▸ **Exercise task**
Restate the entries word for word, omitting nothing.

Object modeling scripts

--- Start ---

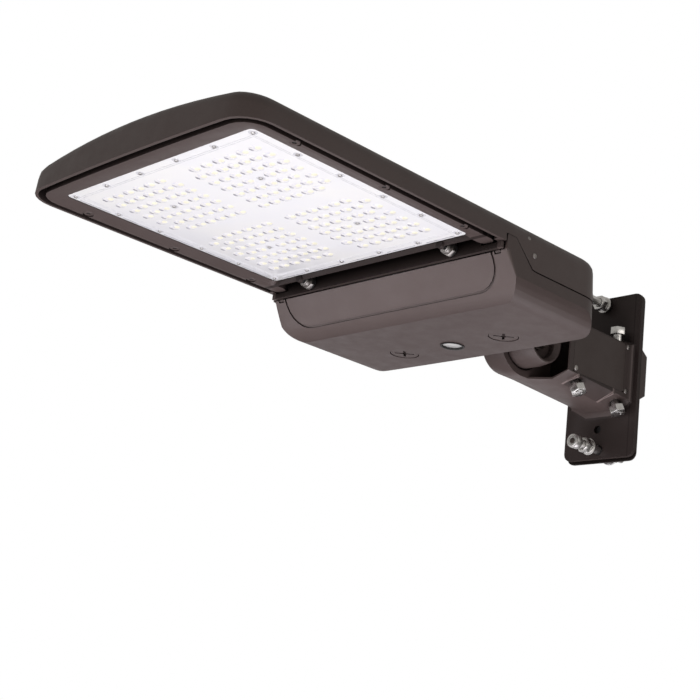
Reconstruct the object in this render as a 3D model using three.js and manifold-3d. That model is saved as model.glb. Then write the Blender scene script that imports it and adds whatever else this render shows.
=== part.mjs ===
// Shoebox area light on a tilting arm with a pole plate.
// Millimetres, Z up, X across the head, the free end of the head toward -Y.
// The origin is the centre of the pad that rests on the pole, whose face looks toward +Y.
import * as THREE from 'three';
import { mergeVertices } from 'three/addons/utils/BufferGeometryUtils.js';
import Module from 'manifold-3d';

const wasm = await Module();
wasm.setup();

// Lens plate and the aluminium frame around it
const lensWidth = 273;
const lensLength = 265.5;
const lensEdgeThick = 2.5;
const lensCornerRadius = 5;
const frameSideMargin = 18.5;
const frameFrontMargin = 22.4;
const frameRearMargin = 4.5;
const frameCornerRadius = 22;
const frameLipDrop = 4;
const frameWallTop = 8;
const frameFloorThick = 3.2;
const frameFrontBow = 2.6;
const railOverrun = 16.3;
const railWidth = 17;
const shoulderWidth = 9;
const lensSealThick = 1.3;
const frameLipWidth = 3.5;
const frameInnerLip = 0.4;
const frameRearLip = 1.6;
const finCount = 11;
const finPitch = 20;
const finThick = 2.6;
const finHeight = 8;
const finEndInset = 14;

// Light engine
const boardGap = 7;
const boardThick = 1.6;
const boardRecess = 2.6;
const boardMargin = 1.5;
const boardCorner = 4;
const boardFilm = 0.1;

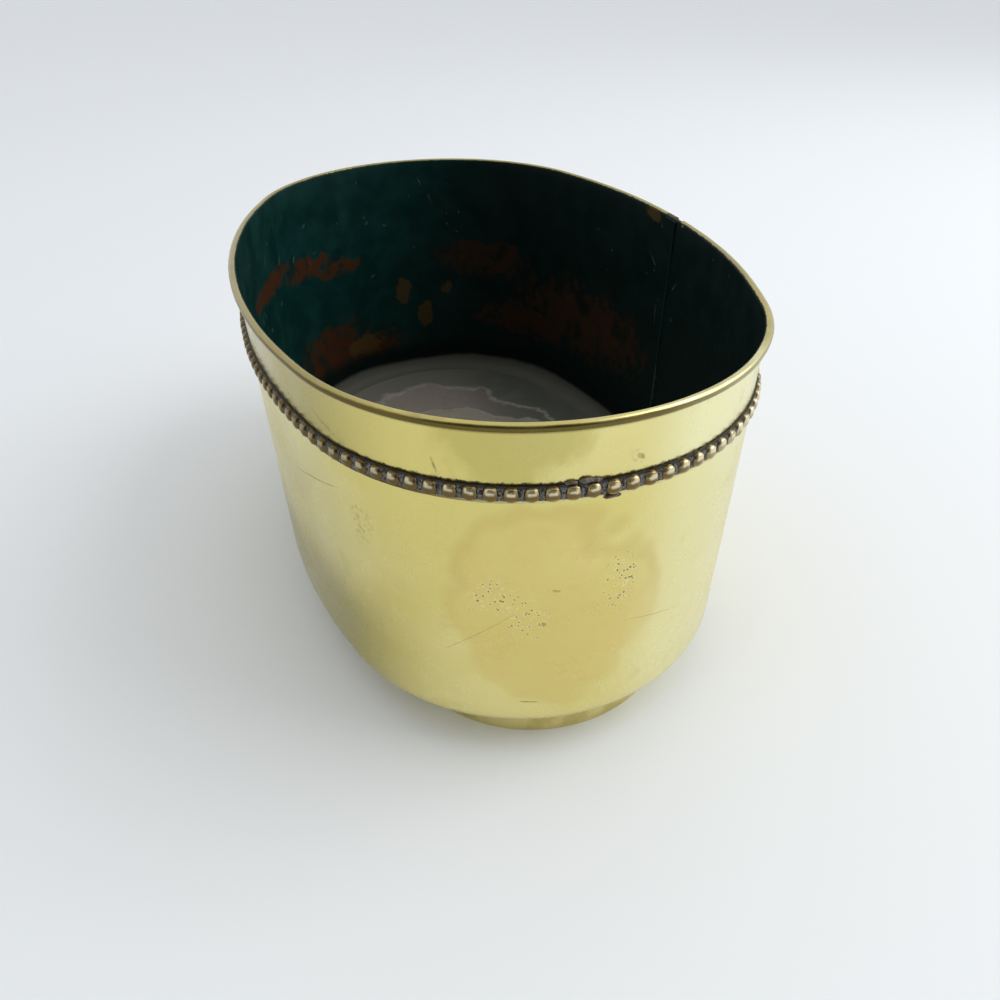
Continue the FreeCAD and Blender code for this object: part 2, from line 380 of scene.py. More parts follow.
# Marks on the outside in sheet millimetres, (run from the +X tip, height).
outsideMarks = {
    "tanPatch": ((-10.5, 46), (21.5, 27)),
    # collarReflection is a painted reflection.
    "collarReflection": ((-20, 94), (14, 11)),
    "pitPatches": [((-24, 55), (6, 6)), ((-16, 48), (6, 6)), ((4, 55), (4.5, 9))],
    "strokes": [((-37, 35), (-18, 51), 0.2), ((5.4, 43.5), (25, 38), 0.2),
                ((-18.5, 20.6), (-13, 20.2), 0.6), ((-11.5, 56.6), (-9.5, 56.2), 0.7),
                ((-13.5, 47), (-12.3, 46.5), 0.9), ((-87, 64), (-61, 72), 0.4),
                ((-68, 89), (-57, 84.5), 0.5), ((-35.5, 88.6), (-34.4, 85), 0.6),
                ((4.5, 88), (6.5, 86.5), 1.2)],
    "smudges": [((-55, 66), (4, 6)), ((5, 87.5), (2, 2)), ((-62, 86), (7, 3))],
    "notch": ((134, 96.8), (5.5, 2.6)),
    "scratchTurns": (0.35, -0.5, 1.2),
}
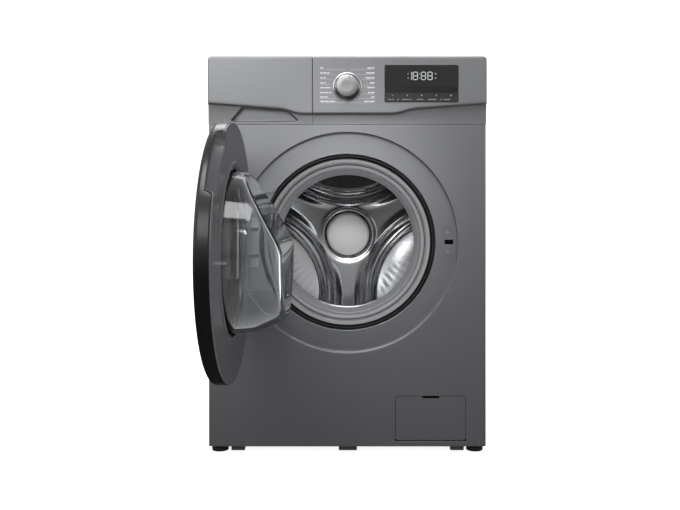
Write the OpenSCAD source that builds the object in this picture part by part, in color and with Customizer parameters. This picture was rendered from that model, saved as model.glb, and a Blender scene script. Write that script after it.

--- End ---

▸ **Response to the exercise**
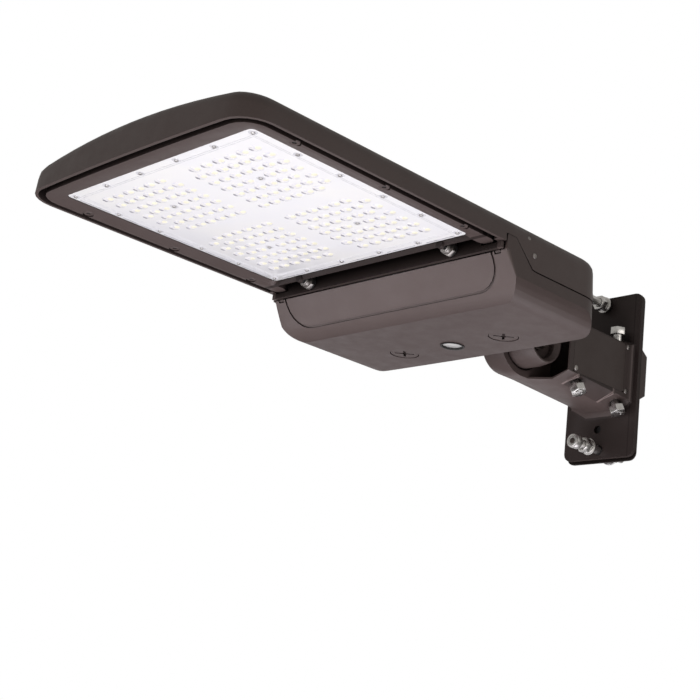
Reconstruct the object in this render as a 3D model using three.js and manifold-3d. That model is saved as model.glb. Then write the Blender scene script that imports it and adds whatever else this render shows.
=== part.mjs ===
// Shoebox area light on a tilting arm with a pole plate.
// Millimetres, Z up, X across the head, the free end of the head toward -Y.
// The origin is the centre of the pad that rests on the pole, whose face looks toward +Y.
import * as THREE from 'three';
import { mergeVertices } from 'three/addons/utils/BufferGeometryUtils.js';
import Module from 'manifold-3d';

const wasm = await Module();
wasm.setup();

// Lens plate and the aluminium frame around it
const lensWidth = 273;
const lensLength = 265.5;
const lensEdgeThick = 2.5;
const lensCornerRadius = 5;
const frameSideMargin = 18.5;
const frameFrontMargin = 22.4;
const frameRearMargin = 4.5;
const frameCornerRadius = 22;
const frameLipDrop = 4;
const frameWallTop = 8;
const frameFloorThick = 3.2;
const frameFrontBow = 2.6;
const railOverrun = 16.3;
const railWidth = 17;
const shoulderWidth = 9;
const lensSealThick = 1.3;
const frameLipWidth = 3.5;
const frameInnerLip = 0.4;
const frameRearLip = 1.6;
const finCount = 11;
const finPitch = 20;
const finThick = 2.6;
const finHeight = 8;
const finEndInset = 14;

// Light engine
const boardGap = 7;
const boardThick = 1.6;
const boardRecess = 2.6;
const boardMargin = 1.5;
const boardCorner = 4;
const boardFilm = 0.1;

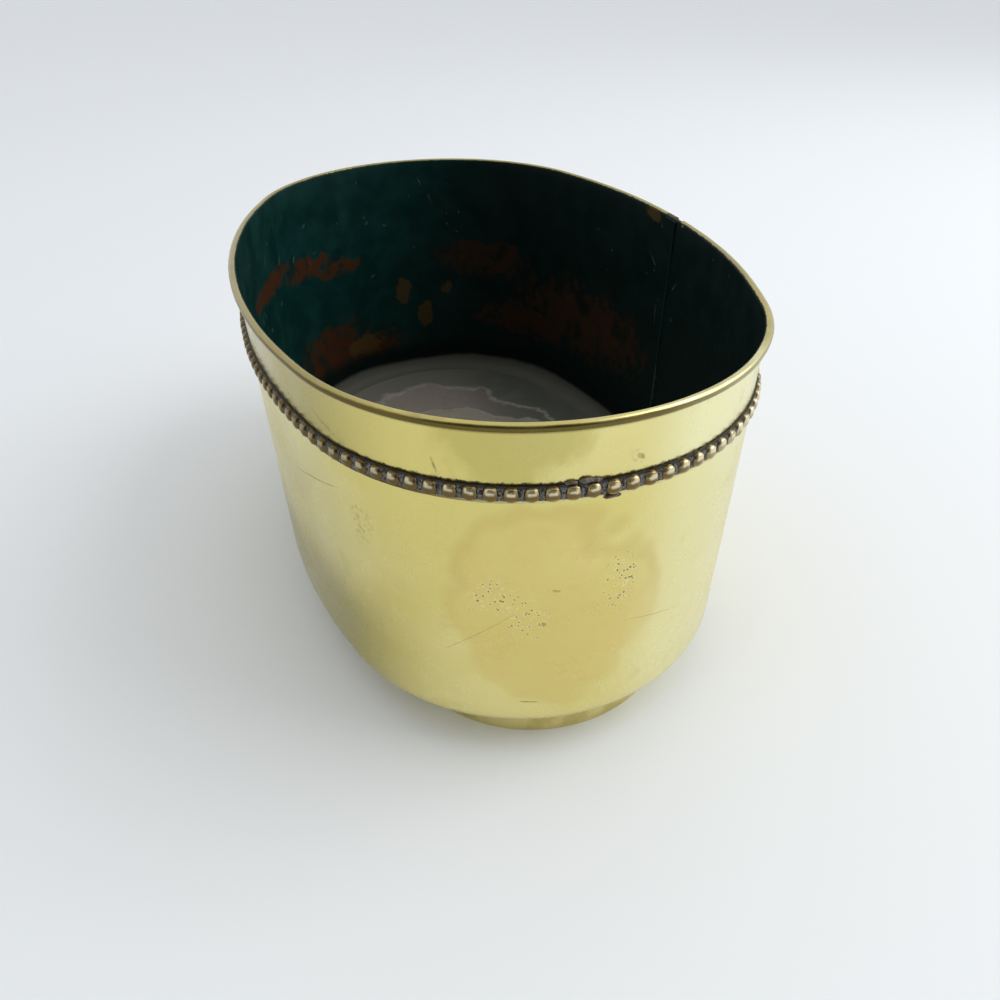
Continue the FreeCAD and Blender code for this object: part 2, from line 380 of scene.py. More parts follow.
# Marks on the outside in sheet millimetres, (run from the +X tip, height).
outsideMarks = {
    "tanPatch": ((-10.5, 46), (21.5, 27)),
    # collarReflection is a painted reflection.
    "collarReflection": ((-20, 94), (14, 11)),
    "pitPatches": [((-24, 55), (6, 6)), ((-16, 48), (6, 6)), ((4, 55), (4.5, 9))],
    "strokes": [((-37, 35), (-18, 51), 0.2), ((5.4, 43.5), (25, 38), 0.2),
                ((-18.5, 20.6), (-13, 20.2), 0.6), ((-11.5, 56.6), (-9.5, 56.2), 0.7),
                ((-13.5, 47), (-12.3, 46.5), 0.9), ((-87, 64), (-61, 72), 0.4),
                ((-68, 89), (-57, 84.5), 0.5), ((-35.5, 88.6), (-34.4, 85), 0.6),
                ((4.5, 88), (6.5, 86.5), 1.2)],
    "smudges": [((-55, 66), (4, 6)), ((5, 87.5), (2, 2)), ((-62, 86), (7, 3))],
    "notch": ((134, 96.8), (5.5, 2.6)),
    "scratchTurns": (0.35, -0.5, 1.2),
}
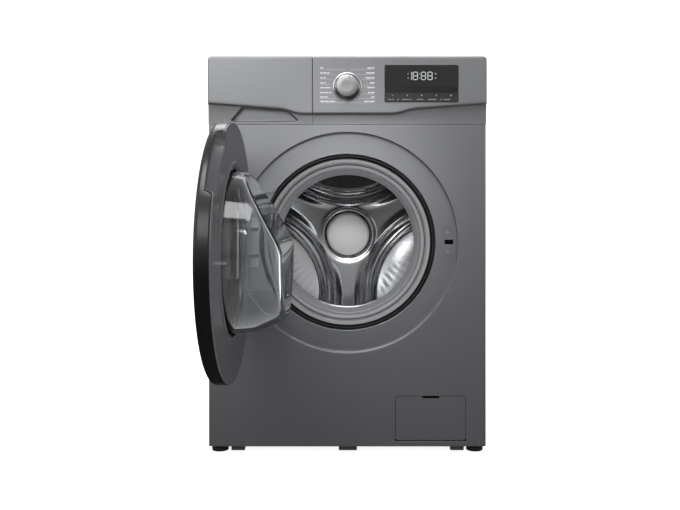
Write the OpenSCAD source that builds the object in this picture part by part, in color and with Customizer parameters. This picture was rendered from that model, saved as model.glb, and a Blender scene script. Write that script after it.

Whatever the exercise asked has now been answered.